Certains s’imaginent assez naïvement que le métier de
libraire de luxe est facile : « Le commerçant, se disent-ils,
achète
à l’éditeur de beaux livres avec une remise ; il les revend au
prix fort
et empoche la différence ; ou bien il met “en cave” les auteurs
qui
doivent “monter” et, les ressortant (après un délai normal) au double
ou au
triple du prix marqué, réalise à coup sûr des bénéfices
considérables. »
La réalité est un peu différente. En effet, tout libre
numéroté est vendu à « compte ferme », c'est-à-dire sans
possibilité
de retour des invendus. Or aucun libraire ne peut savoir d’avance le
nombre
d’exemplaires qu’il écoulera. Les nouveautés d’auteurs cotés étant — au
dire
des éditeurs — entièrement souscrites le jour même où elles sont
annoncées, le
détaillant doit obligatoirement passer sa commande ferme
avant d’avoir pris connaissance de l’œuvre nouvelle, de
connaître la critique et d’avoir reçu aucun ordre de ses clients.
Qu’arrive-t-il ? Ou le libraire est prudent et il s’engage au
minimum,
c'est-à-dire qu’il souscrit approximativement le nombre de volume
correspondants à la demande habituelle. En ce cas, sitôt servis ses
principaux
clients, il manquera la vente pour tous les retardataires. Ou le
libraire, audacieux,
souscrit une quantité supérieure à son débit assuré, et si le livre
n’est pas
un succès, il lui restera une quantité d’invendus qui mettront des mois
à
s’écouler ou qui resteront pour compte alors qu’ils ont été payés cash à l’éditeur.

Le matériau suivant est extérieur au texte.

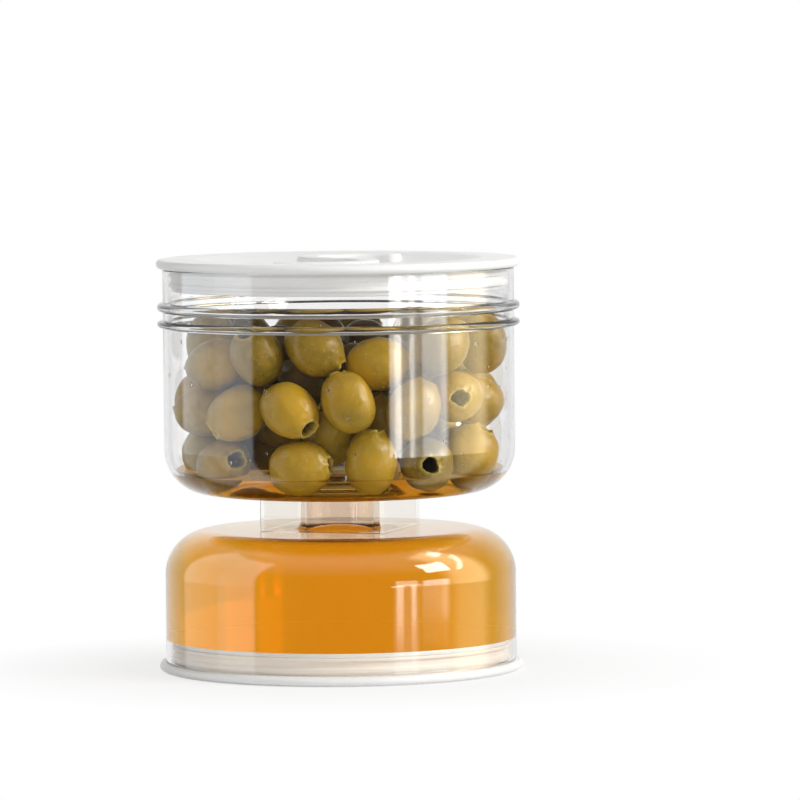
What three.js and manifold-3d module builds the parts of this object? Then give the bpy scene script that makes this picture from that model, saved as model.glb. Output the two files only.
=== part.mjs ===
// Hourglass pickle jar: two clear chambers on one axis, joined through a square neck, with a plug-in lid
// at each end. Turned upright, the brine runs through the strainer into the lower chamber.
// Millimetres, +Z up. The origin is at the centre of the base, on the surface that the jar stands on.

import * as THREE from 'three';
import { mergeVertices } from 'three/addons/utils/BufferGeometryUtils.js';
import Module from 'manifold-3d';

const wasm = await Module();
wasm.setup();

// Chambers
const BODY_R = 55.5;
const WALL = 1.6;
const CORNER_R = 14;
const LOWER_H = 41.5;
const UPPER_H = 71.1;

// Bead rings under the upper rim: drop from the rim to the middle of each, and half its height
const BEADS = [
  { drop: 17.5, half: 0.95 },
  { drop: 12.2, half: 1.25 },
];
const BEAD_BULGE = 1.8;

// Neck between the chambers: a square tube, with a space round the spout
const NECK_H = 11.6;
const NECK_SPACE = 6.6;
const NECK_WALL = 1.4;
const NECK_INNER_CORNER_R = 0.6;
const NECK_TURN_DEG = -17.3;

// Throat of the upper chamber, and the spout of the lower chamber that stands in it
const SPOUT_BORE_R = 10.5;
const SPOUT_TOP_DROP = 1.1;
const SPOUT_FILLET = 4.5;
const THROAT_CLEARANCE = 0.9;
const THROAT_WALL = 1.5;
const THROAT_H = 6;

// Ring in a groove of the spout, which leaves GROOVE_WALL of the spout inside it
const O_RING_D = 1.6;
const O_RING_DROP = 2.4;
const GROOVE_WALL = 0.7;

// Strainer cap, with a hole in its hub and slots round it
const STRAINER_T = 1.5;
const STRAINER_SKIRT_T = 1.4;
const STRAINER_SKIRT_H = 3;
const STRAINER_SLOTS = 12;
const STRAINER_SLOT_W = 2;
const STRAINER_HUB_R = 7.1;
const STRAINER_HOLE_R = 2.6;

// Lids: a flange over the rim, and a plug with a lip at its foot that holds the seal
const FLANGE_OVERHANG = 2;
const FLANGE_T = 2.9;
const SEAL_ROOM = 2.9;
const PLUG_WALL = 1.8;
const LIP_CLEARANCE = 1.3;
const LIP_H = 1.4;
const DISH_MARGIN = 4.2;
const DISH_DEPTH = 6.6;
const DISH_WALL = 1.8;

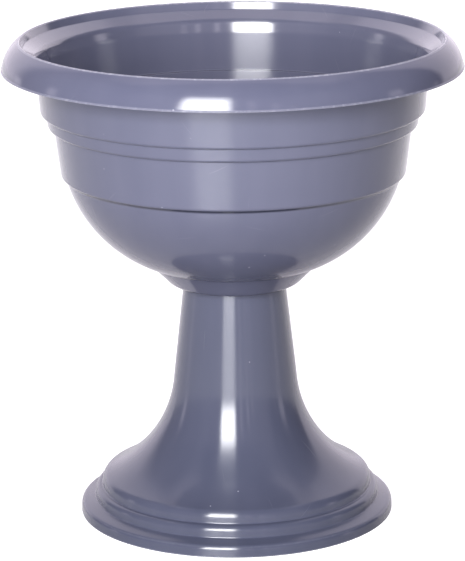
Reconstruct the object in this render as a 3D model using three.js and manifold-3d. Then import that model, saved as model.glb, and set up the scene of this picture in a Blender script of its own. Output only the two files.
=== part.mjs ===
// Garden vase: a wide footed bowl that plugs into a flared pedestal, two thin plastic mouldings.
// Millimetres, +Z up, the origin on the ground under the middle of the foot.
import * as THREE from "three";
import { mergeVertices } from "three/addons/utils/BufferGeometryUtils.js";
import Module from "manifold-3d";

const wasm = await Module();
wasm.setup();

// Both mouldings: wall, clearance where one seats on the other, and how finely curves are cut
const WALL = 2.5;
const PLAY = 0.3;
const ROUND_STEPS = 60;
const CORNER_FACET = THREE.MathUtils.degToRad(26);
const WELD = 1e-4;

// Bowl: the lip curls out and down from the crest; inside it a short drop meets a sloping shelf
const LIP_EDGE = { r: 200, z: 400 };
const LIP_CURL = { rise: 3.5, steps: 5 };
const CREST = { r: 183.7, z: 425.66, round: 1.2 };
const DROP_FOOT = { r: 180.1, z: 417.8, round: 1.5 };
const SHELF_FOOT = { r: 168, z: 408.6, round: 12 };

// Bowl: height of each step in the wall, and the wall's outside radius above and below it
const BANDS = [
  { z: 362.3, above: 167.1, below: 162.6 },
  { z: 350.1, above: 160.9, below: 155.8 },
  { z: 306.2, above: 150.4, below: 146.6 },
];

// Bowl: round bottom, foot collar and floor
const BOTTOM_ARC = { r: 33.5, z: 335.6, radius: 116.8, end: THREE.MathUtils.degToRad(69), steps: 7 };
const COLLAR = { step: 1, round: 14, insideRound: 2 };
const FLOOR_Z = 207.3;
const DRAIN_HOLES = { count: 6, radius: 4.5, pitchRadius: 25, sides: 16 };

// Bowl: plug under the floor, with ribs that centre it in the neck
const PLUG = { radius: 41.6, draft: 0.4, length: 21, wall: 2.2 };
const PLUG_RIBS = { count: 6, reach: 42, thick: 1.6, length: 16 };

// Pedestal: three mouldings of the foot, lowest first
const FOOT_RADIUS = 138.8;
const MOULD_3 = { r: 138.4, z: 9.6, round: 4.4 };
const COVE = { r: 126.2, z: 13.2, round: 0.8 };
const MOULD_2 = { r: 125.8, z: 23.2, round: 5 };
const CREASE = { r: 119.6, z: 23.6 };
const MOULD_1 = { r: 119.3, z: 32.9, round: 8 };

// Pedestal: the flare is one arc, and above it the stem tapers to the neck
const FLARE_ARC = { r: 160.9, z: 131.6, radius: 106.9, low: 37, high: 124, steps: 7 };
const NECK_RADIUS = 44.95;

const corner = (r, z, round = 0) => ({ r, z, round });

// A point for each corner of a section, or an arc's points where the corner is rounded.
function outline(corners) {
  const points = [];
  corners.forEach((c, i) => {
    const here = new THREE.Vector2(c.r, c.z);
    if (!c.round) {
      points.push(here);
      return;
    }
    const back = new THREE.Vector2(corners[i - 1].r, corners[i - 1].z).sub(here).normalize();
    const ahead = new THREE.Vector2(corners[i + 1].r, corners[i + 1].z).sub(here).normalize();
    const opening = Math.acos(THREE.MathUtils.clamp(back.dot(ahead), -1, 1));
    const turn = Math.PI - opening;
    const middle = back.clone().add(ahead).normalize();
    const centre = here.clone().addScaledVector(middle, c.round / Math.sin(opening / 2));
    const start = here.clone().addScaledVector(back, c.round * Math.tan(turn / 2)).sub(centre);
    const side = Math.sign(back.cross(ahead));
    const steps = Math.max(1, Math.round(turn / CORNER_FACET));
    for (let k = 0; k <= steps; k++) {
      const angle = (-side * turn * k) / steps;
      points.push(start.clone().rotateAround(new THREE.Vector2(), angle).add(centre));
    }
  });
  return points;
}

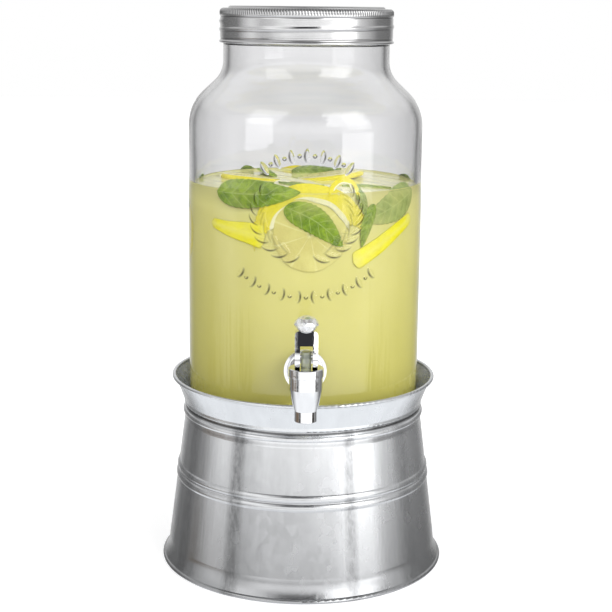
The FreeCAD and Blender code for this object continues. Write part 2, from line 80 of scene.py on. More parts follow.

Un des principaux
libraires de luxe de Paris disait : « Nous réalisons un
chiffre
d’affaires très important, mais le bénéfice n’existe jamais en espèces,
notre
bénéfices, ce sont les livres qui nous restent. » Et il
ajoutait :
« Habituellement invendables ».
Aux amateurs qui, d’autre part, sont persuadés que tous les
libraires de luxe spéculent en mettant « en cave » des
milliers de
volumes, je révélerai que le cas est peu fréquent, parce que cette
méthode
exige un coup d’œil presque infaillible, un goût du risque peu répandu
et
qu’elle nécessite des investissements considérables.
L’attribution des prix littéraires n’a qu’une influence
temporaire sur la cote des livres. Il y a d’ailleurs dans ces
opérations une
cuisine assez bizarre : académies et jurys s’efforcent de faire le
plus
d’heureux possibles. Il y a donc ce qu’on appelle « les coups de
chapeau » : les jurés, après s’être mis d’accord sur un nom,
organisent en toute tranquillité des tours prétendus
« précédents »
pour distribuer aux divers postulants mentions honorables et accessits.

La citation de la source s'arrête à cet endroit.